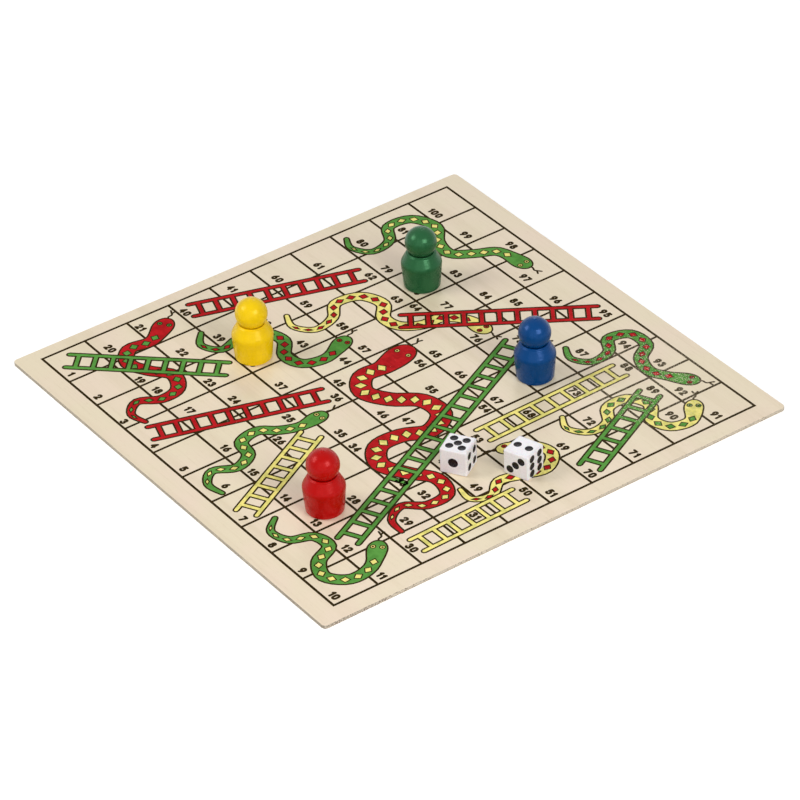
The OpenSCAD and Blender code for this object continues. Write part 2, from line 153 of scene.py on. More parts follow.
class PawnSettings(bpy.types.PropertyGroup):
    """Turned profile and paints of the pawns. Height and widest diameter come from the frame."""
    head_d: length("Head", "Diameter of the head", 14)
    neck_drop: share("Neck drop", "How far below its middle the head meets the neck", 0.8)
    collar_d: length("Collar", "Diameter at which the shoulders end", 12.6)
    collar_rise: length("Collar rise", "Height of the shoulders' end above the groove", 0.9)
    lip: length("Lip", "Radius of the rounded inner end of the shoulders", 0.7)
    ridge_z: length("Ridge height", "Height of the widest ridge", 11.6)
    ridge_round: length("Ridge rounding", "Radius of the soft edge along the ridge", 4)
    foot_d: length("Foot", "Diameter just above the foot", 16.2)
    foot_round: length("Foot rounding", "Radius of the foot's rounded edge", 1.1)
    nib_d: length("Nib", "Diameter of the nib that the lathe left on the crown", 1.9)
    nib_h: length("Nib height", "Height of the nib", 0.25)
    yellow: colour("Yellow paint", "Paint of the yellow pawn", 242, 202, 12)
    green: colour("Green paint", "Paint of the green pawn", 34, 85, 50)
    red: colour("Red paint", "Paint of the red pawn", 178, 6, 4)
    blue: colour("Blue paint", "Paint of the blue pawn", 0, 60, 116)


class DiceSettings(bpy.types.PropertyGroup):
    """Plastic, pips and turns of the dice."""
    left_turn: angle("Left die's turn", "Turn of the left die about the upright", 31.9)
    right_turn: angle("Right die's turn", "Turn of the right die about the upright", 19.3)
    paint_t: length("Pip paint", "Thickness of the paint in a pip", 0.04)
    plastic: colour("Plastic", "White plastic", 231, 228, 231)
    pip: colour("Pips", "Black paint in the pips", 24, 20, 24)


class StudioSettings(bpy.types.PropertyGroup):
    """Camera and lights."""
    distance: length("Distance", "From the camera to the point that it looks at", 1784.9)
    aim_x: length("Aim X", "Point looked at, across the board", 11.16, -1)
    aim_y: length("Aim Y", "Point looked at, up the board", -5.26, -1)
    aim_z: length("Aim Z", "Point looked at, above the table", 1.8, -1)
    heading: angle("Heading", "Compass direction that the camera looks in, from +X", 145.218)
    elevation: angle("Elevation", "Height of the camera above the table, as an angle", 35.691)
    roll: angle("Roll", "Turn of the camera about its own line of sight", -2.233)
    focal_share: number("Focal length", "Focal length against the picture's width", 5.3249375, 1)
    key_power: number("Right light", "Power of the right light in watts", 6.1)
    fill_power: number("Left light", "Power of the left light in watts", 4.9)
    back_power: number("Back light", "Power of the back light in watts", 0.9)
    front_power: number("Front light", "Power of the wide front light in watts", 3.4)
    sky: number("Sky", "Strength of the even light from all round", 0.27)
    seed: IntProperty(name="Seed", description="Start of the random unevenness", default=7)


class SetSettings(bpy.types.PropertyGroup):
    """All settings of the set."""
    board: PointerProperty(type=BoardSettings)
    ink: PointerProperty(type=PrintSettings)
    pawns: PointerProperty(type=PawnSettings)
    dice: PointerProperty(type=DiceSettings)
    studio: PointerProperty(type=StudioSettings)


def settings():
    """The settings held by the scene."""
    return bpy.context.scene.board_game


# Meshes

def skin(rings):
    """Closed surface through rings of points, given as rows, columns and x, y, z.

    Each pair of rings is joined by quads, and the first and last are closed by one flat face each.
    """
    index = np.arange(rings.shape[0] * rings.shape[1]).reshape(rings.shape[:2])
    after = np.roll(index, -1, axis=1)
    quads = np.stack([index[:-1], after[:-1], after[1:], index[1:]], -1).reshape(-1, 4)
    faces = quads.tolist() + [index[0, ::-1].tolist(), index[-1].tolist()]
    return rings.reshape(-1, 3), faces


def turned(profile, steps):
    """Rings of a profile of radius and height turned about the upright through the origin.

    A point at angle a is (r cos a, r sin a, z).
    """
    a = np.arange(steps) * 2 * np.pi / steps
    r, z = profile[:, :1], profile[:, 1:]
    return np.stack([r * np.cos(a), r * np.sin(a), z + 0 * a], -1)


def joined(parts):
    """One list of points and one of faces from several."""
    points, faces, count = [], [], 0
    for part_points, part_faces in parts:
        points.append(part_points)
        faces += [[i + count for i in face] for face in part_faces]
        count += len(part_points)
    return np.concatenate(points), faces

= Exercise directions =
Extract all of the data shown above without alteration.

= Complete output =
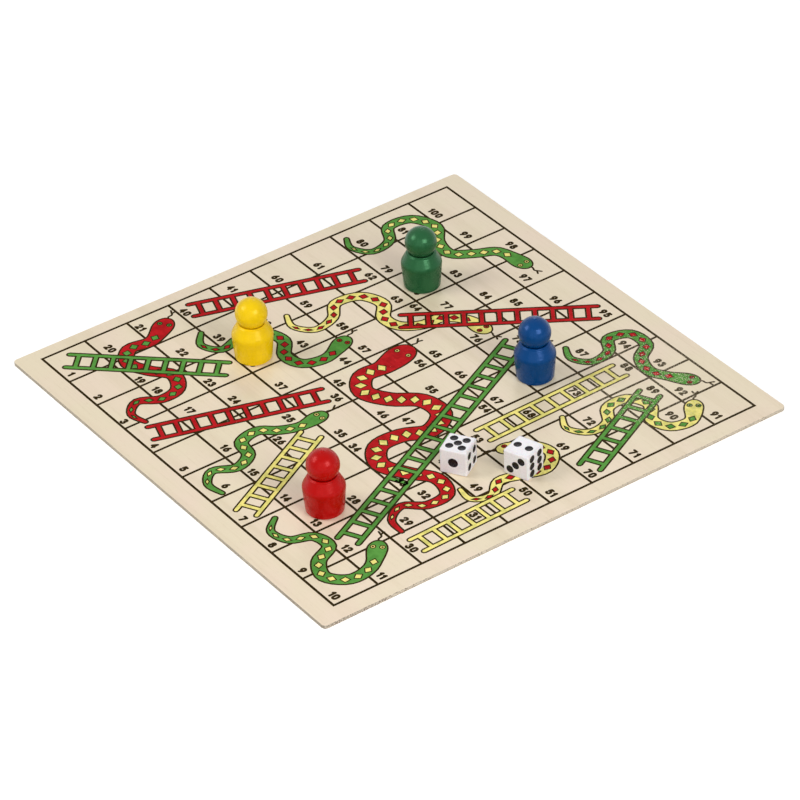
The OpenSCAD and Blender code for this object continues. Write part 2, from line 153 of scene.py on. More parts follow.
class PawnSettings(bpy.types.PropertyGroup):
    """Turned profile and paints of the pawns. Height and widest diameter come from the frame."""
    head_d: length("Head", "Diameter of the head", 14)
    neck_drop: share("Neck drop", "How far below its middle the head meets the neck", 0.8)
    collar_d: length("Collar", "Diameter at which the shoulders end", 12.6)
    collar_rise: length("Collar rise", "Height of the shoulders' end above the groove", 0.9)
    lip: length("Lip", "Radius of the rounded inner end of the shoulders", 0.7)
    ridge_z: length("Ridge height", "Height of the widest ridge", 11.6)
    ridge_round: length("Ridge rounding", "Radius of the soft edge along the ridge", 4)
    foot_d: length("Foot", "Diameter just above the foot", 16.2)
    foot_round: length("Foot rounding", "Radius of the foot's rounded edge", 1.1)
    nib_d: length("Nib", "Diameter of the nib that the lathe left on the crown", 1.9)
    nib_h: length("Nib height", "Height of the nib", 0.25)
    yellow: colour("Yellow paint", "Paint of the yellow pawn", 242, 202, 12)
    green: colour("Green paint", "Paint of the green pawn", 34, 85, 50)
    red: colour("Red paint", "Paint of the red pawn", 178, 6, 4)
    blue: colour("Blue paint", "Paint of the blue pawn", 0, 60, 116)


class DiceSettings(bpy.types.PropertyGroup):
    """Plastic, pips and turns of the dice."""
    left_turn: angle("Left die's turn", "Turn of the left die about the upright", 31.9)
    right_turn: angle("Right die's turn", "Turn of the right die about the upright", 19.3)
    paint_t: length("Pip paint", "Thickness of the paint in a pip", 0.04)
    plastic: colour("Plastic", "White plastic", 231, 228, 231)
    pip: colour("Pips", "Black paint in the pips", 24, 20, 24)


class StudioSettings(bpy.types.PropertyGroup):
    """Camera and lights."""
    distance: length("Distance", "From the camera to the point that it looks at", 1784.9)
    aim_x: length("Aim X", "Point looked at, across the board", 11.16, -1)
    aim_y: length("Aim Y", "Point looked at, up the board", -5.26, -1)
    aim_z: length("Aim Z", "Point looked at, above the table", 1.8, -1)
    heading: angle("Heading", "Compass direction that the camera looks in, from +X", 145.218)
    elevation: angle("Elevation", "Height of the camera above the table, as an angle", 35.691)
    roll: angle("Roll", "Turn of the camera about its own line of sight", -2.233)
    focal_share: number("Focal length", "Focal length against the picture's width", 5.3249375, 1)
    key_power: number("Right light", "Power of the right light in watts", 6.1)
    fill_power: number("Left light", "Power of the left light in watts", 4.9)
    back_power: number("Back light", "Power of the back light in watts", 0.9)
    front_power: number("Front light", "Power of the wide front light in watts", 3.4)
    sky: number("Sky", "Strength of the even light from all round", 0.27)
    seed: IntProperty(name="Seed", description="Start of the random unevenness", default=7)


class SetSettings(bpy.types.PropertyGroup):
    """All settings of the set."""
    board: PointerProperty(type=BoardSettings)
    ink: PointerProperty(type=PrintSettings)
    pawns: PointerProperty(type=PawnSettings)
    dice: PointerProperty(type=DiceSettings)
    studio: PointerProperty(type=StudioSettings)


def settings():
    """The settings held by the scene."""
    return bpy.context.scene.board_game


# Meshes

def skin(rings):
    """Closed surface through rings of points, given as rows, columns and x, y, z.

    Each pair of rings is joined by quads, and the first and last are closed by one flat face each.
    """
    index = np.arange(rings.shape[0] * rings.shape[1]).reshape(rings.shape[:2])
    after = np.roll(index, -1, axis=1)
    quads = np.stack([index[:-1], after[:-1], after[1:], index[1:]], -1).reshape(-1, 4)
    faces = quads.tolist() + [index[0, ::-1].tolist(), index[-1].tolist()]
    return rings.reshape(-1, 3), faces


def turned(profile, steps):
    """Rings of a profile of radius and height turned about the upright through the origin.

    A point at angle a is (r cos a, r sin a, z).
    """
    a = np.arange(steps) * 2 * np.pi / steps
    r, z = profile[:, :1], profile[:, 1:]
    return np.stack([r * np.cos(a), r * np.sin(a), z + 0 * a], -1)


def joined(parts):
    """One list of points and one of faces from several."""
    points, faces, count = [], [], 0
    for part_points, part_faces in parts:
        points.append(part_points)
        faces += [[i + count for i in face] for face in part_faces]
        count += len(part_points)
    return np.concatenate(points), faces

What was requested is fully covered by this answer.